I asked the Captain for a furlough the other day and he said as soon as I got out of the mess hall. So, there is a good possibility of 15 days to go see Mother. Personally, I do not care to go on furlough, as there is no place to go for seeing friends as I have none in New York. I know that Mother is lonely. She is my mother so I will go see her. I know it will do both of us good.
9/27/43: Dear Mother;
I am still in the mess hall and hope to get out the first but I can’t be sure of anything around here. We are packing up all our equipment so I don’t think it will be too long now until we shove off.
I’ll bet that the weather is starting to get cool back there and in another month the whole Hudson Valley will be turning to the colors of fall. I do miss the east. The thing I most regret is the fact that I will no longer be able to be a boy in school with the simple non-thinking carefree mind. Well, I had better stop this talk before I get too deep.
By the end of 1943 the Marines had gone from defensive to offensive against the Japanese. The Japanese commanding officer of Coral Island had said, “It could not be taken by a million men in a hundred years.” In spite of sustaining heavy losses at Coral, Midway and Tarawa, the Marines’ aggressive island-hopping campaign took much less time than that. Fully trained and operational, The Fighting Fourth prepared to ship overseas and invade the Marshall Islands and their atolls in February of 1943.

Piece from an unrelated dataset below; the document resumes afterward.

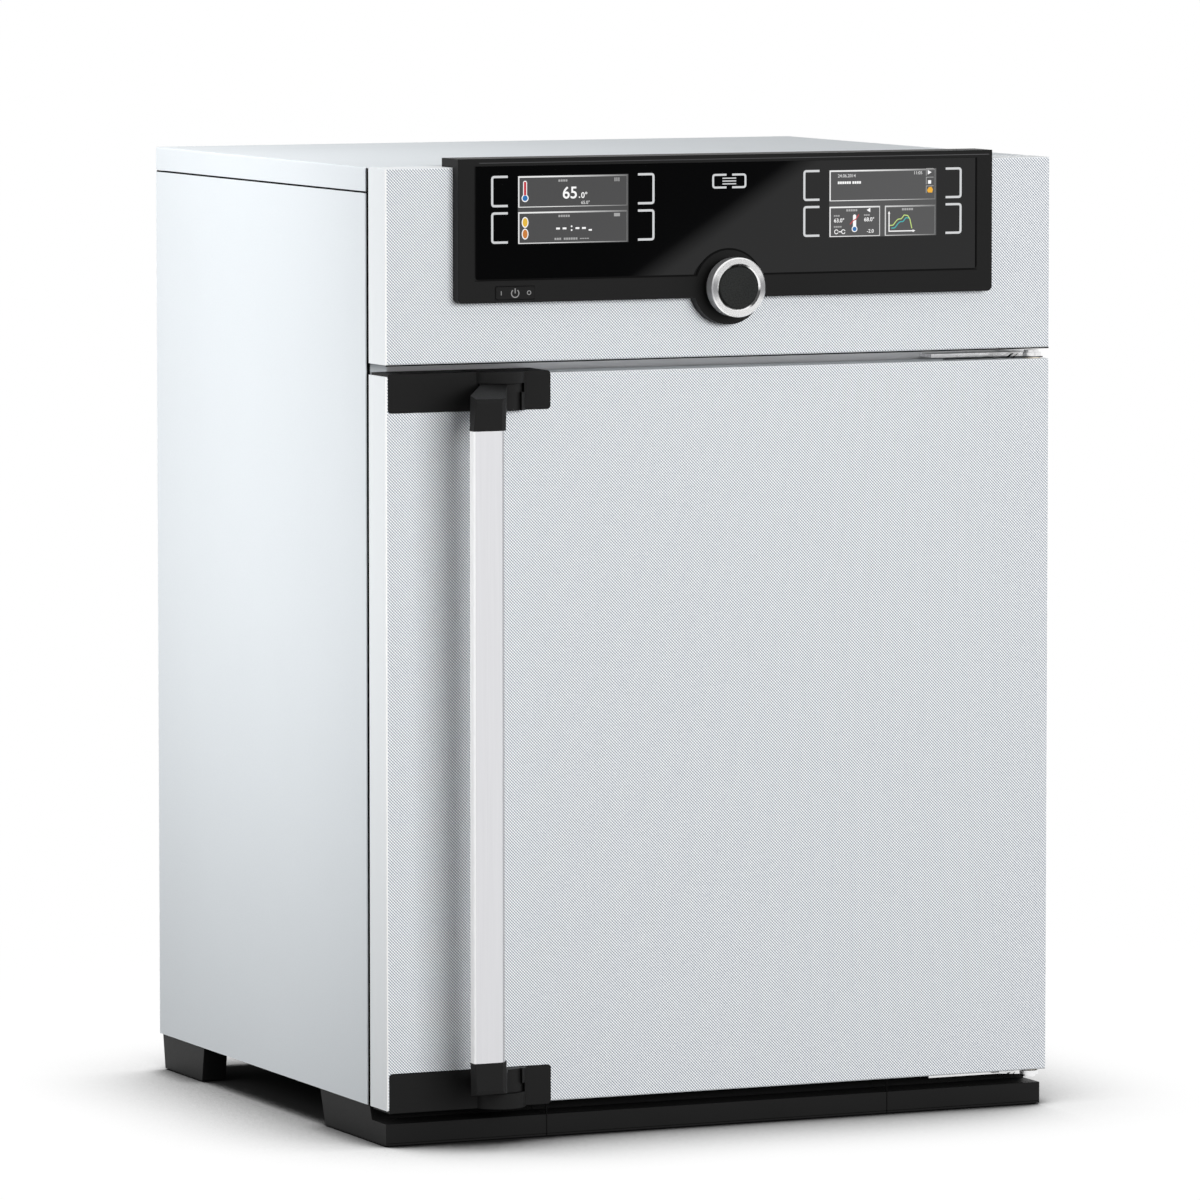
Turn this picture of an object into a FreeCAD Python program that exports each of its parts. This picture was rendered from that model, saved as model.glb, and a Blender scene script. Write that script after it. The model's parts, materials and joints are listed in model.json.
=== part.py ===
import FreeCAD, Part
import math
import os
from collections import namedtuple

import Sketcher

# A bench-top laboratory oven for melting and holding paraffin: a steel casing on black feet,
# a heated chamber with ribbed walls and shelves, a full-width door hinged on the right with a
# turning bar handle on the left, and a control panel with two displays and a push-turn control.
# Millimetres. Z points up from the floor, the door faces -Y, X runs to the viewer's right, and
# the origin is the middle of the bounding box's underside.

# Driving dimensions. Every other length is worked out from these.
SIZES = {
    # Casing
    "origin_to_handle": 285.0,
    "side_space": 92.5,
    "rear_space": 122.0,
    "sheet": 1.5,
    "lid_flange": 19.2,
    "lid_seam": 0.8,
    "front_flange": 18.0,
    "rear_flange": 14.0,
    "base_flange": 12.0,
    "bend_radius": 1.5,
    "fit_gap": 0.3,
    "running_gap": 0.05,
    # Door and control panel
    "door_depth": 35.0,
    "door_gap": 6.5,
    "end_space": 91.6,
    "panel_slot": 9.1,
    "panel_height": 154.7,
    "panel_neck": 10.0,
    "panel_neck_wall": 2.0,
    "panel_return": 14.0,
    "gasket_width": 12.0,
    "gasket_offset": 10.0,
    "door_field_rise": 2.5,
    "door_field_margin": 14.0,
    # Chamber
    "chamber_width": 400.0,
    "chamber_depth": 330.0,
    "chamber_height": 400.0,
    "chamber_sheet": 1.0,
    "rib_depth": 8.0,
    "rib_height": 30.0,
    "rib_slope": 3.0,
    "rib_pitch": 70.0,
    "rib_end_space": 20.0,
    "heater_radius": 2.8,
    "heater_end_gap": 10.0,
    "deck_drop": 6.6,
    "vent_height": 90.0,
    "vent_side": 60.0,
    "vent_outer_radius": 30.0,
    "vent_wall": 1.5,
    "vent_reach": 19.0,
    "vent_mouth_radius": 20.0,
    "vent_collar": 4.0,
    "flap_wall": 2.0,
    "flap_shaft_radius": 3.0,
    "flap_from_back": 30.0,
    "flap_drive": 12.0,
    "motor_width": 36.0,
    "motor_height": 40.0,
    "motor_depth": 38.0,
    "motor_clearance": 9.0,
    "sensor_radius": 2.0,
    "sensor_length": 35.0,
    "sensor_spacing": 24.0,
    "sensor_head_radius": 6.0,
    "sensor_head_length": 8.0,
    # Shelves and drip tray
    "shelf_side_gap": 1.5,
    "shelf_end_gap": 12.0,
    "frame_wire_radius": 2.5,
    "cross_wire_radius": 1.5,
    "weld_sink": 0.3,
    "tray_height": 15.0,
    "tray_sheet": 1.0,
    "tray_rim": 6.0,
    "tray_corner": 6.0,
    # Electronics behind the control panel
    "deck_flange": 10.0,
    "board_width": 180.0,
    "board_depth": 130.0,
    "board_sheet": 1.6,
    "standoff_height": 8.0,
    "standoff_radius": 4.0,
    "transformer_width": 66.0,
    "transformer_depth": 56.0,
    "transformer_height": 58.0,
    "winding_margin": 6.0,
    "capacitor_radius": 12.0,
    "capacitor_height": 40.0,
    "sink_base": 5.0,
    "sink_height": 30.0,
    "board_side": 120.0,
    "board_setback": 180.0,
    "cable_slot_width": 120.0,
    "cable_slot_height": 30.0,
    "panel_window_margin": 20.0,
    # Control cockpit
    "cockpit_width": 470.0,
    "cockpit_drop": 107.0,
    "cockpit_rise": 7.0,
    "cockpit_proud": 11.0,
    "cockpit_wrap": 22.0,
    "cockpit_wall": 4.0,
    "cockpit_corner": 4.0,
    "glass_side_margin": 14.0,
    "glass_top_margin": 6.0,
    "glass_bottom_margin": 18.0,
    "glass_sheet": 3.0,
    "glass_sink": 0.6,
    "glass_fit": 0.1,
    "bezel_edge": 1.0,
    "knob_drop": 98.2,
    "lobe_radius": 30.5,
    "ring_radius": 23.8,
    "ring_depth": 11.5,
    "ring_standoff": 8.0,
    "ring_neck_radius": 20.5,
    "button_radius": 17.0,
    "ring_web": 3.0,
    "ring_edge": 1.0,
    "post_radius": 14.0,
    "post_wall": 4.0,
    "post_length": 5.0,
    "button_depth": 4.0,
    "button_travel": 1.5,
    "button_sink": 0.4,
    "button_dish": 0.6,
    "stem_setback": 3.0,
    "encoder_radius": 13.0,
    "encoder_depth": 16.0,
    "display_width": 96.0,
    "display_height": 54.0,
    "display_depth": 5.0,
    "display_side": 136.0,
    "display_drop": 34.0,
    "switch_width": 33.0,
    "switch_height": 10.0,
    "switch_side": 186.5,
    "switch_drop": 99.3,
    "switch_proud": 0.6,
    "switch_depth": 7.0,
    "switch_travel": 1.5,
    # Handle and latches
    "handle_reach": 56.0,
    "latch_width": 139.5,
    "latch_inset": 1.8,
    "latch_proud": 0.6,
    "latch_corner": 3.0,
    "upper_latch_drop": 28.7,
    "lower_latch_rise": 29.5,
    "latch_overhang": 2.0,
    "upper_cap": 9.0,
    "lower_cap": 12.3,
    "hub_from_edge": 98.4,
    "hub_behind_front": 7.0,
    "hub_radius": 20.0,
    "shoulder_radius": 22.5,
    "shoulder_from_hub": 13.4,
    "notch_width": 3.8,
    "notch_height": 7.2,
    "pivot_radius": 4.0,
    "pivot_grip": 6.0,
    "bar_width": 27.0,
    "bar_depth": 9.5,
    "bar_bevel": 3.0,
    "bar_from_edge": 51.4,
    "bar_top_gap": 12.3,
    "bar_bottom_gap": 12.7,
    "arm_tip": 25.2,
    "arm_brow": 3.1,
    "arm_brow_depth": 1.6,
    "arm_taper": 2.4,
    "arm_root": 23.1,
    "arm_clearance": 1.3,
    "arm_gusset": 12.0,
    "hook_root": 8.0,
    "hook_width": 9.0,
    "hook_height": 8.0,
    "hook_entry": 9.0,
    "strike_depth": 16.0,
    "strike_side_gap": 3.0,
    "strike_end_gap": 2.0,
    "strike_rim": 6.0,
    "strike_sheet": 1.2,
    # Hinges
    "pin_from_edge": 10.0,
    "pin_behind_front": 12.0,
    "pin_radius": 4.0,
    "pin_length": 16.0,
    "hinge_sheet": 3.0,
    "hinge_gap": 1.6,
    "knuckle_radius": 8.0,
    "hinge_arm_length": 87.0,
    "hinge_front_edge": 20.0,
    "hinge_flange": 14.0,
    "hinge_tail": 28.0,
    "pin_head_radius": 6.0,
    "bush_wall": 2.0,
    "bush_flange": 1.2,
    "bush_flange_reach": 1.4,
    "door_plate_length": 90.0,
    "door_plate_sheet": 4.0,
    # Feet
    "foot_height": 30.0,
    "foot_front_drop": 11.7,
    "foot_front_setback": 7.5,
    "foot_shelf_depth": 29.0,
    "foot_side_inset": 2.0,
    "front_foot_width": 139.0,
    "front_toe_depth": 52.0,
    "front_foot_top_depth": 145.0,
    "front_foot_base_depth": 134.0,
    "front_foot_arm": 40.0,
    "rear_foot_width": 21.0,
    "rear_foot_top_depth": 94.0,
    "rear_foot_base_depth": 84.0,
    "rear_foot_setback": 2.0,
    "foot_pad_radius": 8.0,
    "foot_pad_height": 1.0,
    "foot_pad_inset": 14.0,
    "foot_wall": 3.0,
    # Rear panel fittings
    "inlet_width": 28.0,
    "inlet_height": 20.0,
    "inlet_depth": 26.0,
    "inlet_flange": 3.0,
    "inlet_side": 200.0,
    "inlet_lip": 3.0,
    "inlet_wall": 2.0,
    "inlet_rise": 60.0,
    "socket_spacing": 50.0,
    "socket_width": 16.0,
    "socket_height": 14.0,
    "socket_depth": 18.0,
    "plate_margin": 17.0,
    "plate_overlap": 6.0,
    "louvre_side": 150.0,
    "louvre_width": 46.0,
    "louvre_height": 4.0,
    "louvre_pitch": 12.0,
    "louvre_drop": 40.0,
    "screw_radius": 3.2,
    "screw_head": 2.0,
}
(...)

Shortly before he shipped out for the Pacific, Lee Marvin received an unexpected surprise. Monte hitchhiked to Pendleton while on leave and took his son barhopping. “He gave me his .45 and said, ‘Here kid. Don’t lose it in a crap game.’ I carried it with me everywhere with one in the chamber and seven in the back of the clip,” the actor recalled. It was a story he often retold with pride, leaving out one important detail. According to Lee’s first wife, “[It was] also then that Monte proceeded to seduce Lee’s girlfriend at the time. Interesting isn’t it?”